The problem is that I really do not understand everything. Why would they think that a particular field is better for me when I clearly have no idea about it ? On the other hand, I have no idea about the other field. Then again, Beggars can't be chooser. I have the credentials which suits the less competitive field. And Am I willing to waste so many years trying to get into a field in which I have small experience. Should I blindly take the path which is easier than the other path? Then again, my own ego would never allow me to rest in peace, if I go into the less competitive field. My own ego would always push me to achieve a different goal. Or will I be satisfied with my life? Am I willing to go back to my homeland, and start everything from scratch.

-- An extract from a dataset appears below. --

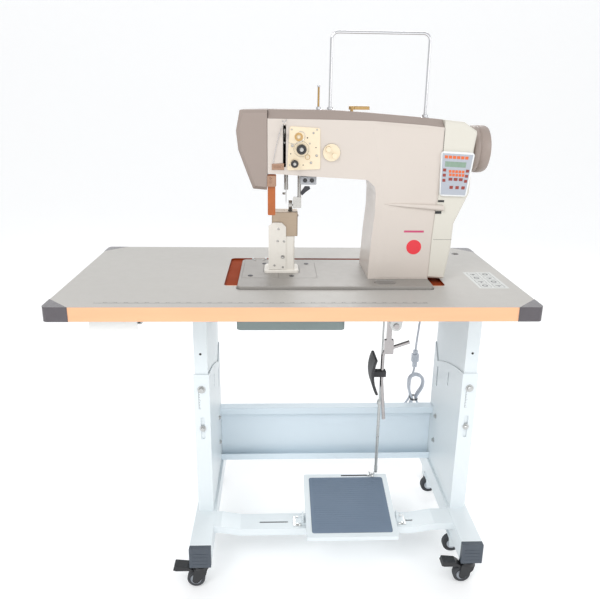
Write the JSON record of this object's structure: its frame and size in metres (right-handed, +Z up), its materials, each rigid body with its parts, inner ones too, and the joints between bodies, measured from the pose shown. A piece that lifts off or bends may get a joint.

Why would God want me to take this journey? Should I go back without even trying to find the shore! So many questions!
...moving on!
With a simple smile, one can create hopes and dreams. I smiled at a total stranger and she smiled back. I thought that perhaps smile is all one needs to begin new hopes and dreams. May be that is the secret ingredient to happiness and love. May be I would never be able to talk to her. But It did give me the inspiration to write on this blog. An inspiration which is very hard to find these days. Its my nature that I cant stay away from hope.A song or a smile, Hope is all I need right now. But I am not sure how long I will be able to survive like this. But unless, I see some real results I can only rely on hope and prayers.